Educação sexual desagregadora

De outro lado, a família enquanto instituição vem sendo enfraquecida sistematicamente e seus direitos, reduzidos. Exemplo disso é a educação sexual nas escolas. A este respeito, afirmou o Papa em sua Alocução ao Corpo Diplomático de 10 de janeiro de 2011: “Não posso passar sem referir outra ameaça à liberdade religiosa das famílias nalguns países europeus, onde é imposta a participação em cursos de educação sexual ou cívica que propagam concepções da pessoa e da vida pretensamente neutras mas que, na realidade, refletem uma antropologia contrária à fé e à reta razão”.

Não há perspectivas de melhora. Os europeus vêm sendo desde há meses bombardeados diariamente com noticias sobre a crise do euro. Como isto vai terminar, ninguém pode dizer ainda com certeza. Contudo, uma coisa já é certa: haverá mais centralização na Europa. E isso significa não apenas menos direitos de soberania quanto à política fiscal e econômica, mas também mais pressão da Europa sobre os países que oferecerem resistência à política social liberal, como a Hungria, a Polônia, etc. Doravante serão cada vez menos tolerados aqueles que “saírem da fila”.

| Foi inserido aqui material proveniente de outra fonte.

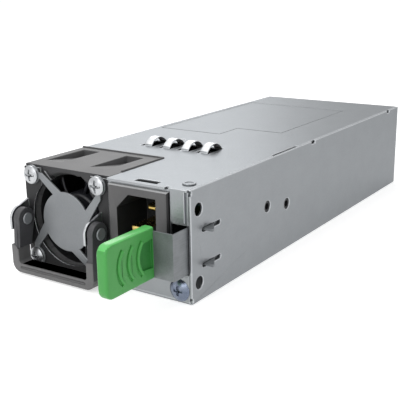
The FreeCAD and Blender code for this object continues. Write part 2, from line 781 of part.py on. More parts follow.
def fan_housing():
    body = new_body("housing")
    left = f"({FAN_X} - fan_size / 2)"
    right = f"({FAN_X} + fan_size / 2)"
    pad(body, "xz", [frame_of(left, right, "wall", TOP)], FAN_FRONT, FAN_REAR)
    pad(body, "xy", [frame_of(LEFT, FLANGE_RIGHT, FAN_FRONT, FLANGE_REAR)], FLANGE_UNDER, TOP)
    lip_side = f"({FLANGE_RIGHT} - fan_lip_width)"
    lip_front = f"({FLANGE_REAR} - fan_lip_width)"
    pad(body, "xy", [[
        (lip_side, along("pocket_front_y")), (FLANGE_RIGHT, along("pocket_front_y")),
        (FLANGE_RIGHT, FLANGE_REAR), (LEFT, FLANGE_REAR), (LEFT, lip_front), (lip_side, lip_front),
    ]], TOP, f"({TOP} + fan_lip_height)")
    doc.recompute()
    pocket(body, "xz", [(FAN_X, FAN_Z, FAN_BORE)], FAN_FRONT, FAN_REAR)
    doc.recompute()
    for outline in fan_openings():
        pocket(body, "xz", [outline], FAN_FRONT, f"{FAN_FRONT} + notch_back")
    holes = [(x, z, SHANK_HOLE) for x, z in fan_corners()]
    pocket(body, "xz", holes, FAN_FRONT, f"{FAN_FRONT} + screw_length")
    pocket_rear = f"({FLANGE_REAR} - pocket_rear_inset)"
    for start in (across("pocket_left_x"), f"({FLANGE_RIGHT} - pocket_right_inset - pocket_width)"):
        ramp = [(along("pocket_front_y"), TOP), (pocket_rear, f"{TOP} - pocket_depth"), (pocket_rear, TOP)]
        pocket(body, "yz", [ramp], start, f"{start} + pocket_width")
    mouth = cone("fan_mouth", "y", (FAN_X, FAN_FRONT, FAN_Z),
                 "fan_size / 2 - fan_mouth_rim", FAN_BORE, "fan_mouth_depth")
    shell = cut("housing_shell", body, [mouth])
    base = rod("motor_base", "y", (FAN_X, f"{FAN_REAR} - motor_base_thick", FAN_Z),
               "motor_base_radius", "motor_base_thick")
    strut_y = f"({FAN_REAR} - strut_depth)"
    reach = f"({FAN_BORE} + strut_root)"
    level_strut = box("level_strut", (f"{FAN_X} - {reach}", strut_y, f"{FAN_Z} - strut_width / 2"),
                      (f"{FAN_X} + {reach}", FAN_REAR, f"{FAN_Z} + strut_width / 2"))
    upright_strut = box("upright_strut", (f"{FAN_X} - strut_width / 2", strut_y, f"{FAN_Z} - {reach}"),
                        (f"{FAN_X} + strut_width / 2", FAN_REAR, f"{FAN_Z} + {reach}"))
    spider = fuse("spider", [base, level_strut, upright_strut])
    shaft_hole = rod("shaft_hole", "y", (FAN_X, strut_y, FAN_Z), "shaft_radius + shaft_play", "strut_depth")
    whole = fuse("housing_whole", [shell, spider])
    keep(cut("housing_done", whole, [shaft_hole]), "fan_housing")


def fan_motor():
    start = f"({FAN_REAR} - strut_depth - {MOTOR_LENGTH})"
    core = rod("motor_core", "y", (FAN_X, start, FAN_Z), "motor_radius", MOTOR_LENGTH)
    bore = rod("motor_bore", "y", (FAN_X, start, FAN_Z), "shaft_radius + shaft_play", MOTOR_LENGTH)
    keep(cut("motor", core, [bore]), "fan_motor")


def blade():
    # A swept blade of flat facets between the hub and the tip, each station turned about the axis.
    stations = int(value("blade_stations"))
    length = value(BLADE_LENGTH)
    start = value(f"{HUB_FRONT} + blade_margin")
    centre = V(value(FAN_X), 0, value(FAN_Z))
    corners = {}
    for end, radius, twist in (("root", value("hub_radius - blade_root"), value("blade_root_twist")),
                               ("tip", value(BLADE_TIP), value("blade_tip_twist"))):
        for step in range(stations):
            part = step / (stations - 1)
            bow = value("blade_bow") * 4 * part * (1 - part)
            shift = (part - 0.5) * length * math.tan(math.radians(twist)) + bow
            for side in (-1, 1):
                angle = (shift + side * value("blade_thick") / 2) / radius
                corners[end, step, side] = centre + V(radius * math.cos(angle), start + part * length,
                                                      radius * math.sin(angle))
    quads = []
    for step in range(stations - 1):
        for side in (-1, 1):
            quads.append([("root", step, side), ("root", step + 1, side),
                          ("tip", step + 1, side), ("tip", step, side)])
        for end in ("root", "tip"):
            quads.append([(end, step, -1), (end, step + 1, -1), (end, step + 1, 1), (end, step, 1)])
    for step in (0, stations - 1):
        quads.append([("root", step, -1), ("tip", step, -1), ("tip", step, 1), ("root", step, 1)])
    faces = []
    for quad in quads:
        a, b, c, d = [corners[key] for key in quad]
        faces.append(Part.Face(Part.makePolygon([a, b, c, a])))
        faces.append(Part.Face(Part.makePolygon([a, c, d, a])))
    solid = Part.Solid(Part.Shell(faces))
    if solid.Volume < 0:
        solid.reverse()
    return solid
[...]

Novo presidente do Parlamento Europeu causa preocupação


Martin Schulz

Nesse sentido incluiu-se a eleição, em janeiro deste ano, de Martin Schulz para a Presidência do Parlamento Europeu. Um dos políticos mais esquerdistas da Europa, Schulz é líder do Partido Aliança Progressista dos Socialistas e Democratas. Sua eleição ocorreu exatamente no momento em que desejam conferir mais importância ao Parlamento Europeu. O diário “Frankfurt Allgemeine Zeitung” fala de uma “insurreição do Parlamento Europeu” a ser dirigida por Martin Schulz. O líder do Partido Social-Democrata da Alemanha, Sigmar Gabriel, exigiu um “novo” Parlamento Europeu – sob o comando de Martin Schulz — como contrapeso às duas outras grandes instituições: a Comissão Europeia e o Grupo dos Chefes de Estados e de Governos.

Reações salutares: motivos de esperança

A esperança é uma posição fundamental da mentalidade cristã. Por isso, não devemos cair no fatalismo, mas olhar para o futuro com confiança e sem otimismos tolos. E existem razões para tal. Uma das principais é o fato de que vai se formando na sociedade civil europeia uma opinião pública que não está mais disposta a tolerar tudo o que vem de Bruxelas; pelo contrário, reage vivamente. Isso é novo e auspicioso. Até bem pouco tempo atrás mal eram percebidos muitos dos descalabros aqui descritos.

Restando, portanto, muito que fazer, cumpre que as forças cristãs se manifestem ainda mais decididamente contra as tendências anticristãs da União Europeia, como o crescimento da péssima ideologia bem denominada de “cristianofobia”.

A própria crise do euro contribuiu para o declínio da atitude de “deixar para os de cima resolver”. Não será de futuro tão fácil para a Comissão ou para o Parlamento aprovar resoluções sem o crivo de uma análise crítica e atenta da opinião pública. Isso é salutar.

“Lumen Christi”

Contudo, nossa grande confiança reside n’Aquele sob cuja proteção os cristãos, desde há dois mil anos, sempre se fortaleceram: o Divino Salvador, Nosso Senhor Jesus Cristo. Ele próprio nos conclamou a agir e lutar para que sua luz, o “lumen Christi”, não se apague neste mundo. Ele não permitirá que tal aconteça e nos convoca a estarmos prontos para sermos instrumentos de sua obra de salvação. Voltemos, pois, a Ele nossos olhos confiantes e digamos-Lhe, através de sua e nossa Mãe Santíssima: Adveniat regnum tuum! Sim, venha a nós o vosso Reino também na Europa, que foi outrora o continente dos grandes gestos de fidelidade e de dedicação a Cristo, Rei do Universo.